This piece originally appeared as part of my weekly newsletter, The Full Lid on 1st February 2019. If you liked it, and want a weekly down of pop culture enthusiasm, occasional ketchup recipes and me enjoying things, then check out the archive and sign up here.
Robin Sloan is responsible for two of my all-time favorite books; Sourdough and Annabel Scheme. I reviewed the first here last year and the second, a novella about the multi-dimensional search for a PI who is in at least one San Francisco basically mashes every single button for stories I love. Plus it taught me to love falafels.
Robin, because he’s Robin, is trying something new this year. Year of the Meteor is his workspace for 2019. One part standing blog, one part print experiments. The photo above is the first print experiment for the year, a short story called The Sleep Consultant. Available for a short period of time, mailed internationally. Fiction as artifact and artifact as fiction. Like i say, Robin’s work mashes pretty much all my buttons.
This is no exception and follows a character checking into a hotel somewhere on the border between JG Ballard and Kameron Hurley. Her job is simple; she’s a sleep consultant. Her job is incredibly complicated; she’s a sleep consultant. And as she sleeps and the quietly broken world around her shifts, Robin digs down into the one thing she knows. That she is asleep in a hotel room. Tactility as certainty, when all else fails. And all else is.
I’m pleasantly haunted by this story and the multiple cards in its deck. Read one way it’s a soft apocalypse, a coup or perhaps war breaking out while she sleeps.

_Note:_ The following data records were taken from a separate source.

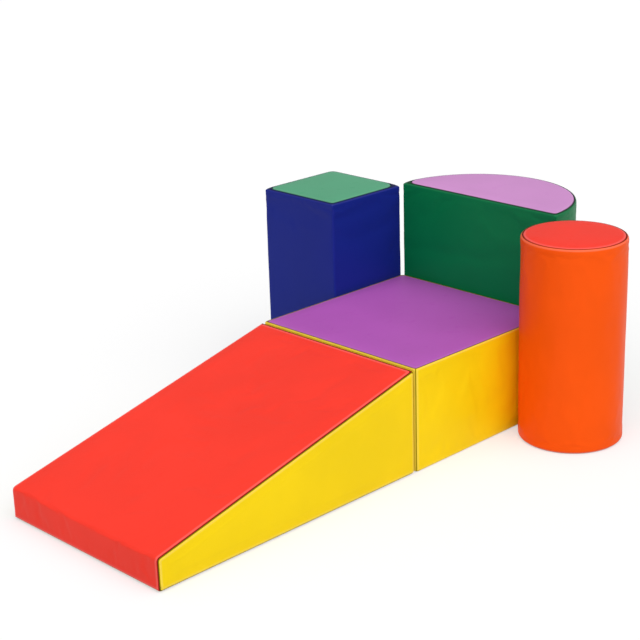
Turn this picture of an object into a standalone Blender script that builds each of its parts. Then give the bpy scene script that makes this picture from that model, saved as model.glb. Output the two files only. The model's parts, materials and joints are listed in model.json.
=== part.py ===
"""Soft play foam climber: a ramp, a platform, a square pillar, a half-round and a cylinder.

Each block is a foam core in a sewn vinyl cover. A cover is a top panel, a wall band and a base
panel, whose edges are turned in along the seams. The base panel has a zip in a sunk slot. Hook and
loop strips on the hidden faces hold the ramp, the pillar and the half-round to the platform.

Metres, +Z up. The origin is the middle of the platform's underside. The ramp runs along -X.
"""

import math

import bmesh
import bpy
from mathutils import Vector

# Blocks
platform_length = 0.400
platform_width = 0.400
platform_height = 0.203
ramp_length = 0.600
nose_height = 0.060
pillar_side = 0.200
pillar_height = 0.398
half_round_height = 0.404
cylinder_radius = 0.100
cylinder_height = 0.400
cylinder_x = 0.129

# Covers
cover_thickness = 0.0012
seat_gap = 0.0003
seam_gap = 0.0004
seam_depth = 0.009
tuck_gap = 0.0009
crease_width = 0.0006
crease_depth = 0.0013
lip_angle = math.radians(65)
wall_corner = 0.004
seam_corner = 0.016
top_crown = 0.0025
slide_crown = 0.0020
side_crown = 0.0012
mitre_depth = 0.006
nose_fold_radius = 0.010
core_margin = 0.0010

# Zips
slot_width = 0.011
slot_wall_height = 0.0050
tape_width = 0.012
tape_thickness = 0.0007
coil_width = 0.0023
coil_height = 0.0024
coil_parting = 0.0014
slider_length = 0.011
slider_plate = 0.0013
slider_neck = 0.0008
bridge_height = 0.0022
bridge_width = 0.0022
bridge_bar = 0.0009
end_stop = 0.0015
tape_tail = 0.010
ramp_zip_length = 0.280
platform_zip_length = 0.280
pillar_zip_length = 0.120
half_round_zip_length = 0.240
cylinder_zip_length = 0.110

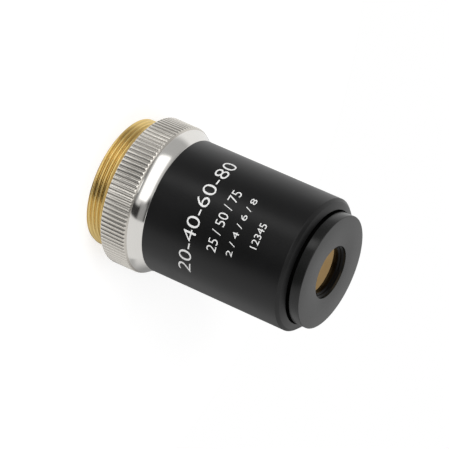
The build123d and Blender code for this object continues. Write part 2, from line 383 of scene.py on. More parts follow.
class Effects:
    """The surface effects that several finishes share, one node group each."""

    def __init__(self) -> None:
        """Builds the groups."""
        self.place = self._place()
        self.turning = self._turning()
        self.grain = self._grain()
        self.handling = self._handling()
        self.depth = self._depth()

    @staticmethod
    def _place() -> bpy.types.NodeTree:
        """Radius of a point in millimetres, and its place in the turned section."""
        tree, given, result = shader_group(
            "place_on_turned_piece", {}, {"Radius": "Float", "Section": "Vector"})
        x, y, z = tree.split(tree.scaled(given.outputs["Vector"], 1 / MM))
        squares = tree.math("ADD", tree.math("MULTIPLY", x, x), tree.math("MULTIPLY", y, y))
        radius = tree.math("SQRT", squares)
        tree.feed(result.inputs["Radius"], radius)
        tree.feed(result.inputs["Section"], tree.joined(radius, z))
        return tree.tree

    def _turning(self) -> bpy.types.NodeTree:
        """Fine rings that a lathe tool leaves, on walls and faces alike."""
        tree, given, result = shader_group(
            "turning_marks", {"Marks per mm": "Float", "Waver": "Float"},
            {"Height": "Float", "Shade": "Float"})
        place = tree.node("ShaderNodeGroup", node_tree=self.place)
        tree.feed(place.inputs["Vector"], given.outputs["Vector"])
        section = place.outputs["Section"]
        fine = tree.noise(section, given.outputs["Marks per mm"], detail=2.0, dimensions="2D")
        broad = tree.noise(section, scale=1.7, detail=2.0, dimensions="2D")
        uneven = tree.noise(tree.scaled(given.outputs["Vector"], 1 / MM), scale=0.35, detail=1.0)
        waver = tree.math("MULTIPLY", uneven, given.outputs["Waver"])
        tree.feed(result.inputs["Height"], fine)
        tree.feed(result.inputs["Shade"], tree.math("ADD", tree.weighed(broad, 0.6, fine), waver, clamp=True))
        return tree.tree

    @staticmethod
    def _grain() -> bpy.types.NodeTree:
        """The fine grain of a blasted and anodised or painted surface."""
        tree, given, result = shader_group(
            "blasted_grain", {"Grains per mm": "Float"}, {"Height": "Float", "Shade": "Float"})
        spot = tree.scaled(given.outputs["Vector"], 1 / MM)
        grains = given.outputs["Grains per mm"]
        fine = tree.noise(spot, grains, detail=2.0)
        coarse = tree.noise(spot, tree.math("MULTIPLY", grains, 0.18), detail=3.0)
        tree.feed(result.inputs["Height"], fine)
        tree.feed(result.inputs["Shade"], tree.weighed(fine, 0.45, coarse))
        return tree.tree

    @staticmethod
    def _handling() -> bpy.types.NodeTree:
        """Faint wiped patches and a little dust, as on a part that has been handled with care."""
        tree, given, result = shader_group(
            "handling_marks", {"Dust": "Float"}, {"Wiped": "Float", "Dust": "Float"})
        spot = tree.scaled(given.outputs["Vector"], 1 / MM)
        patches = tree.noise(spot, scale=0.16, detail=4.0)
        tree.feed(result.inputs["Wiped"], tree.ramp(patches, low=0.42, high=0.66))
        specks = tree.node("ShaderNodeTexVoronoi", feature="F1")
        tree.feed(specks.inputs["Vector"], spot)
        specks.inputs["Scale"].default_value = 1.1
        near = tree.ramp(specks.outputs["Distance"], low=0.035, high=0.06, to_low=1.0, to_high=0.0)
        tree.feed(result.inputs["Dust"], tree.math("MULTIPLY", near, given.outputs["Dust"]))
        return tree.tree

    def _depth(self) -> bpy.types.NodeTree:
        """How deep a point lies between the crests and the roots of a thread or a knurl, the mask for the
        painted shade in the roots.
        """
        tree, given, result = shader_group(
            "cut_depth", {"Crest radius": "Float", "Root radius": "Float"}, {"Depth": "Float"})
        place = tree.node("ShaderNodeGroup", node_tree=self.place)
        tree.feed(place.inputs["Vector"], given.outputs["Vector"])
        root, crest = given.outputs["Root radius"], given.outputs["Crest radius"]
        depth = tree.ramp(place.outputs["Radius"], low=root, high=crest, to_low=1.0, to_high=0.0)
        tree.feed(result.inputs["Depth"], depth)
        return tree.tree


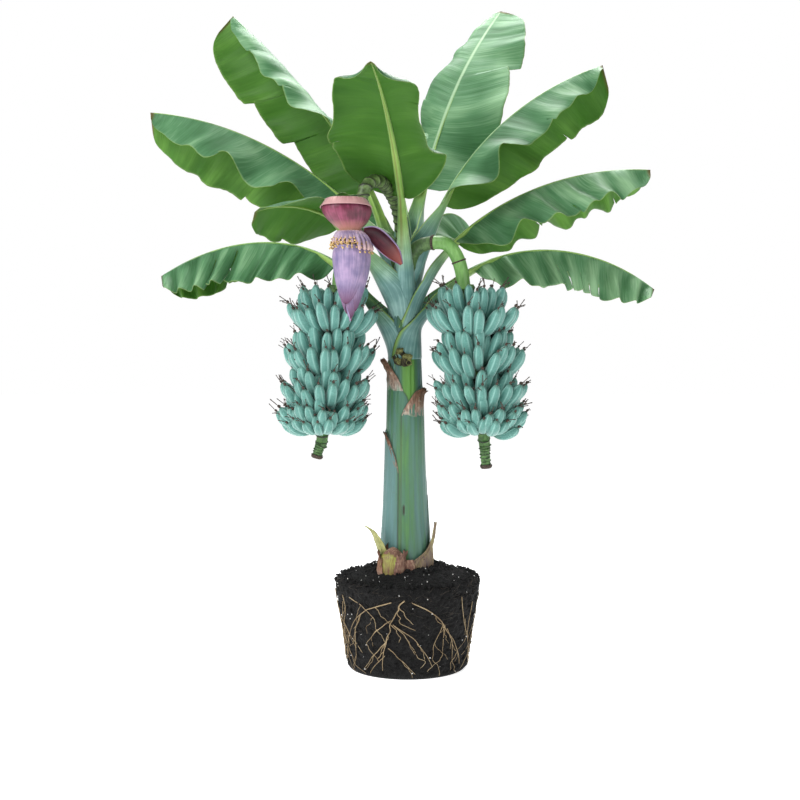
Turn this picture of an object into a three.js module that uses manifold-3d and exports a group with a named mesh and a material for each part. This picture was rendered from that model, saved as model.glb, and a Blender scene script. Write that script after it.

Read another it’s the sort of cyberpunk Gibson would be writing if he started now. Read a third it’s a metaphysical piece about how we’re never the same when we wake up, something Borden and Dangier from The Prestige know all too well. Or perhaps it’s a dimensional travel story. Or political intrigue. Or all of the above. It’s all there, all present in the shifting reality of REM state and the temporary anynonymity space that every hotel room is located in. You get to pick what happens. The Sleep Consultant’s job is complete regardless.
It cost me under 2 dollars by the way. A complex, weird piece of fiction, mailed internationally, for under 2 dollars. Pay attention to the Year of the Meteor. I will be.